**Data extract:**
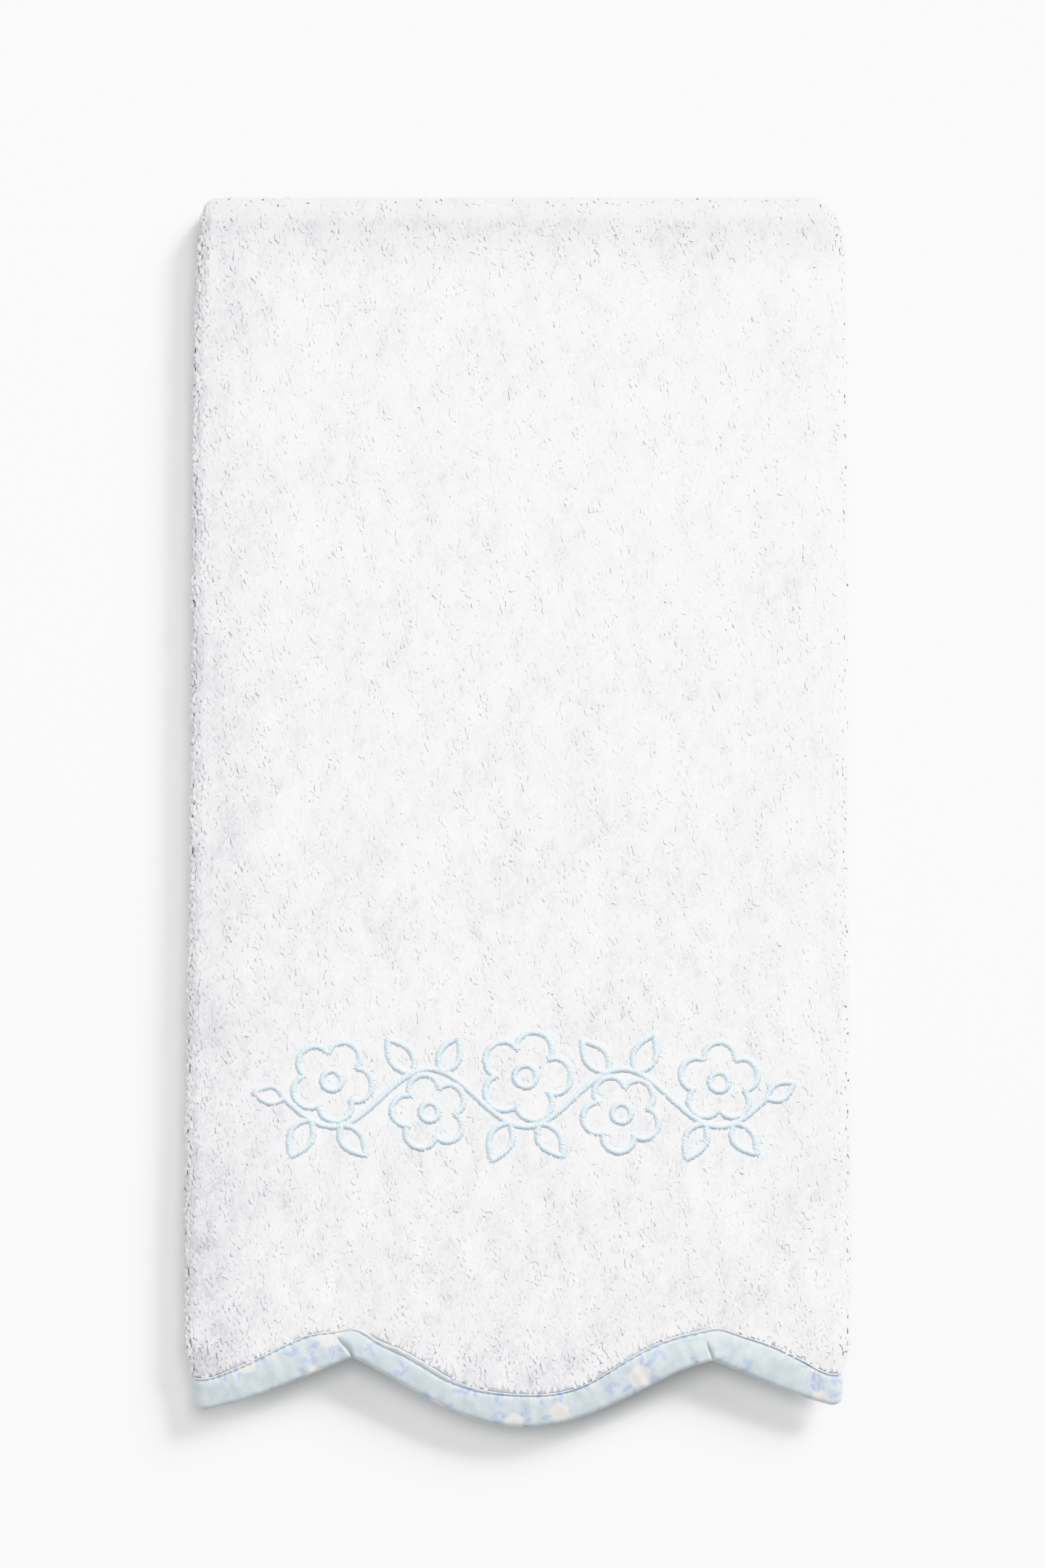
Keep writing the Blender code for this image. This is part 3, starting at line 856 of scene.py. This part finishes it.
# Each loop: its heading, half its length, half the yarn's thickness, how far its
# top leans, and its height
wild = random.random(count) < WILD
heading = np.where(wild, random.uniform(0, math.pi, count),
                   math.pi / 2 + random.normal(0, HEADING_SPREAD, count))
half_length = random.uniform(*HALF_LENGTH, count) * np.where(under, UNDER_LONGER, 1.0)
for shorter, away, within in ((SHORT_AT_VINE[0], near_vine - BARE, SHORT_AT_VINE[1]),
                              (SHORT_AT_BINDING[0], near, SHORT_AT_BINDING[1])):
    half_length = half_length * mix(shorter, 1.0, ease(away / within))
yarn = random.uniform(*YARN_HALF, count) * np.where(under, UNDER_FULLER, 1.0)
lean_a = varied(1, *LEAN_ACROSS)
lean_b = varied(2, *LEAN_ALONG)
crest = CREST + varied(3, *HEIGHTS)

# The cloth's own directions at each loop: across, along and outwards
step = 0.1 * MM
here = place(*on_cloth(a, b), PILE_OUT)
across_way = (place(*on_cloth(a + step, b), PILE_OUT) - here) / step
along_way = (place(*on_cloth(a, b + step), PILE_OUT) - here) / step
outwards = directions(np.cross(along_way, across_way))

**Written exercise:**
Reproduce each line of the material above precisely.

**Exercise answer:**
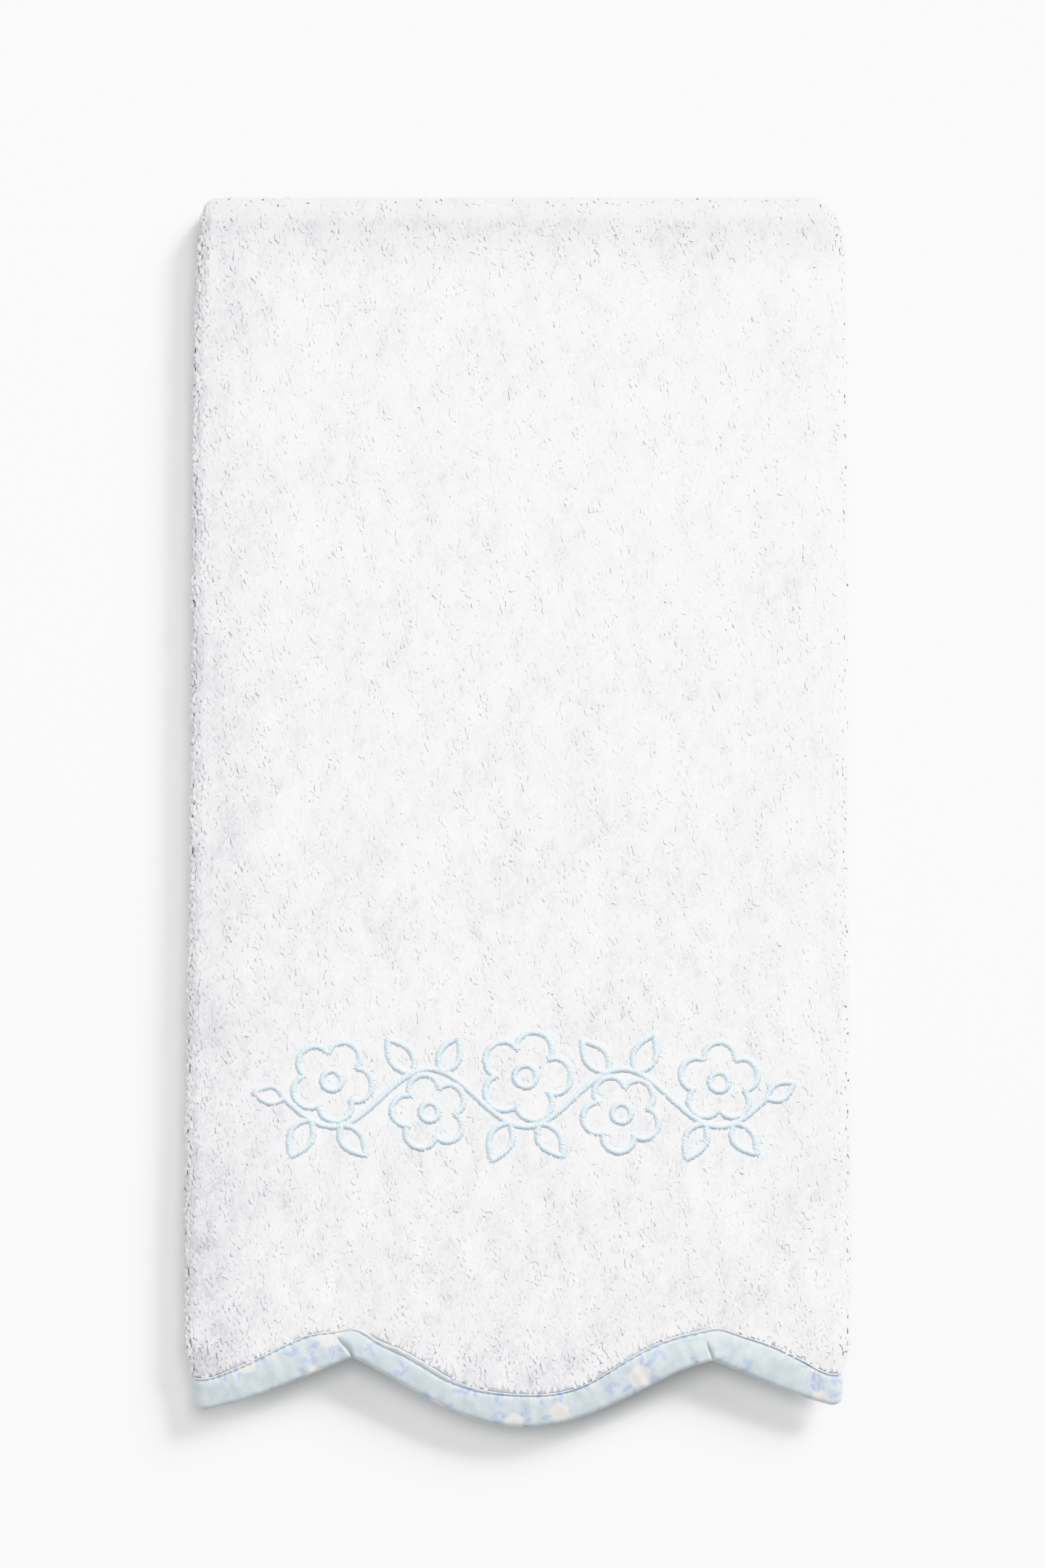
Keep writing the Blender code for this image. This is part 3, starting at line 856 of scene.py. This part finishes it.
# Each loop: its heading, half its length, half the yarn's thickness, how far its
# top leans, and its height
wild = random.random(count) < WILD
heading = np.where(wild, random.uniform(0, math.pi, count),
                   math.pi / 2 + random.normal(0, HEADING_SPREAD, count))
half_length = random.uniform(*HALF_LENGTH, count) * np.where(under, UNDER_LONGER, 1.0)
for shorter, away, within in ((SHORT_AT_VINE[0], near_vine - BARE, SHORT_AT_VINE[1]),
                              (SHORT_AT_BINDING[0], near, SHORT_AT_BINDING[1])):
    half_length = half_length * mix(shorter, 1.0, ease(away / within))
yarn = random.uniform(*YARN_HALF, count) * np.where(under, UNDER_FULLER, 1.0)
lean_a = varied(1, *LEAN_ACROSS)
lean_b = varied(2, *LEAN_ALONG)
crest = CREST + varied(3, *HEIGHTS)

# The cloth's own directions at each loop: across, along and outwards
step = 0.1 * MM
here = place(*on_cloth(a, b), PILE_OUT)
across_way = (place(*on_cloth(a + step, b), PILE_OUT) - here) / step
along_way = (place(*on_cloth(a, b + step), PILE_OUT) - here) / step
outwards = directions(np.cross(along_way, across_way))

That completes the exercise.